Dans ce cas précis, nous avons été instrumentalisés. Pour se débarrasser d’un problème face à l’électorat, sans heurter l’opinion publique et sans investir trop de moyens, les autorités ont essayé de nous faire croire que l’expulsion était la meilleure solution pour les personnes. Ils nous ont même fait croire que nous avions le choix, alors qu’en fait, ils nous faisaient une demande et ils n’attendaient rien d’autre qu’une réponse positive ou négative.
Plus insidieux, le timing ne nous permettait pas de prendre du recul et de mettre la question de notre éthique de travailleurs en débat. Sous la pression, nous nous sommes référés à nos convictions personnelles et à notre conception du travail de rue et/ou du travail social.

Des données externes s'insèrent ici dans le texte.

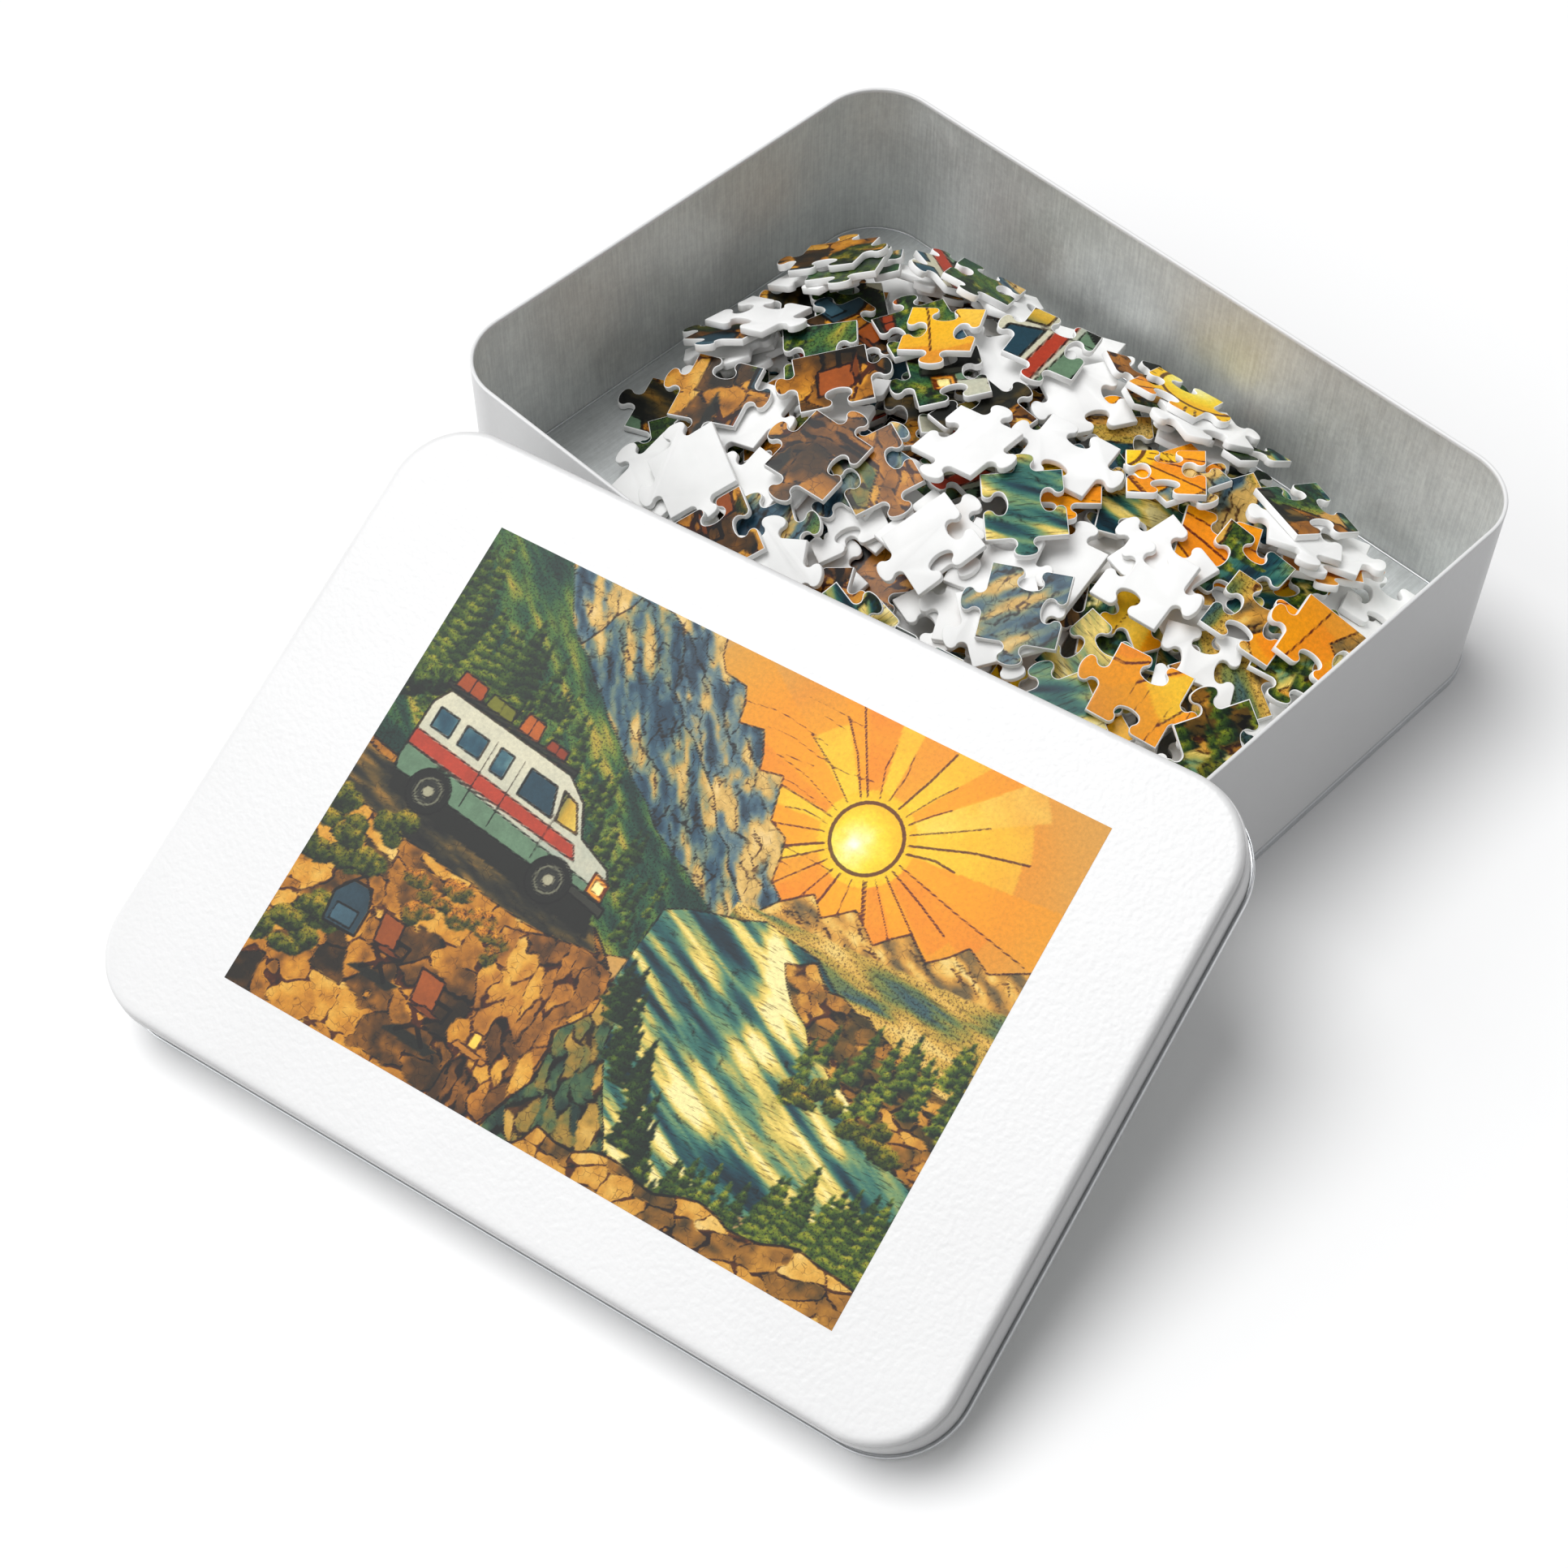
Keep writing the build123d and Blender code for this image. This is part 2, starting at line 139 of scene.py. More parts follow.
def turned(x, y, angle):
    """Coordinates along and across a direction given in degrees."""
    c, s = math.cos(math.radians(angle)), math.sin(math.radians(angle))
    return x * c + y * s, -x * s + y * c


def window(x0, y0, x1, y1):
    """The part of the grid in a box."""
    i0, i1 = max(0, int(x0 / GRAIN)), min(PX.shape[1], int(x1 / GRAIN) + 2)
    j0, j1 = max(0, int(y0 / GRAIN)), min(PX.shape[0], int(y1 / GRAIN) + 2)
    return (slice(j0, max(j0, j1)), slice(i0, max(i0, i1)))


def outline_box(points, reach=0):
    xs, ys = zip(*points)
    return window(min(xs) - reach, min(ys) - reach, max(xs) + reach, max(ys) + reach)


def inside(points, x, y):
    within = np.zeros(x.shape, bool)
    for (ax, ay), (bx, by) in zip(points, points[1:] + points[:1]):
        if ay != by:
            within ^= ((ay > y) != (by > y)) & (x < ax + (y - ay) * (bx - ax) / (by - ay))
    return within


def paint(area, mask, colour, kind=SKY):
    """Lays a wash over part of the grid and hides the ink under it."""
    wash[area][mask] = colour[mask] if np.ndim(colour) == 3 else colour
    ink[area][mask] = INK_REACH
    matter[area][mask] = kind


def draw(points, width=0.3, closed=False):
    """Inks a line through the points."""
    ends = points[1:] + points[:1] if closed else points[1:]
    for (ax, ay), (bx, by) in zip(points, ends):
        area = outline_box([(ax, ay), (bx, by)], INK_REACH + width)
        x, y = PX[area], PY[area]
        dx, dy = bx - ax, by - ay
        along = np.clip(((x - ax) * dx + (y - ay) * dy) / max(dx * dx + dy * dy, 1e-9), 0, 1)
        gap = np.hypot(x - ax - along * dx, y - ay - along * dy) - width / 2
        ink[area] = np.minimum(ink[area], gap)


def shape(points, colour, kind=SKY, width=0.3):
    """A filled shape with an inked outline."""
    area = outline_box(points)
    mask = inside(points, PX[area], PY[area])
    if callable(colour):
        colour = colour(PX[area], PY[area])
    elif isinstance(colour, str):
        colour = rgb(colour) * (0.92 + 0.16 * blotch(PX[area], PY[area], 3, 5))[..., None]
    paint(area, mask, np.broadcast_to(colour, PX[area].shape + (3,)), kind)
    if width:
        draw(points, width, closed=True)


def rough(points, amount, seed, step=3.0):
    """The same outline with a jagged edge, for rock and banks."""
    pick = random.Random(seed)
    made = []
    for (ax, ay), (bx, by) in zip(points, points[1:] + points[:1]):
        count = max(1, int(math.dist((ax, ay), (bx, by)) / step))
        for i in range(count):
            part = i / count
            stray = amount if i else amount / 3
            x = ax + (bx - ax) * part + pick.uniform(-stray, stray)
            made.append((x, ay + (by - ay) * part + pick.uniform(-stray, stray)))
    return made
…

Enfin, les autorités ont proposé des récupérations avantageuses pour les travailleurs présents, des congés optionnels pour ceux qui étaient mal à l’aise et des congés forcés pour ceux qui voulaient résister (au nom du devoir de réserve et pour protéger les travailleurs concernés).

Question(s) d’éthique

L’éthique professionnelle aurait dû nous pousser à revenir sur l’incident, à prendre le temps de ressortir notre cadre déontologique et à prendre des positions communes et des décisions collectives pour l’avenir. L’éthique du travail social aurait dû nous amener à interroger notre rôle et à nous réaffirmer en tant qu’acteurs de changement et non de contrôle social.
Cette réflexion sur nos rôles et nos missions, qui n’appelle pas de réponse définitive, doit être activée en permanence afin d’éclairer autant que possible les décisions collectives. C’est d’autant plus vrai que nous avions un cadre de travail, reconnu par le collège, qui définissait nos missions et la place que nous devions prendre par rapport aux besoins d’ordre public. Mais ici, faute d’éthique, nous l’avons considéré comme un acquis au point de l’oublier.
Finalement, alors que ce cadre avait été coconstruit quelques années auparavant pour nous prémunir de ce genre d’instrumentalisation, nous n’avons pas pensé à nous appuyer dessus. Le fait d’avoir été satisfaits de ce cadre et de l’avoir considéré comme une réponse définitive et pertinente aux questions qui nous animaient, l’a rendu totalement inopérant.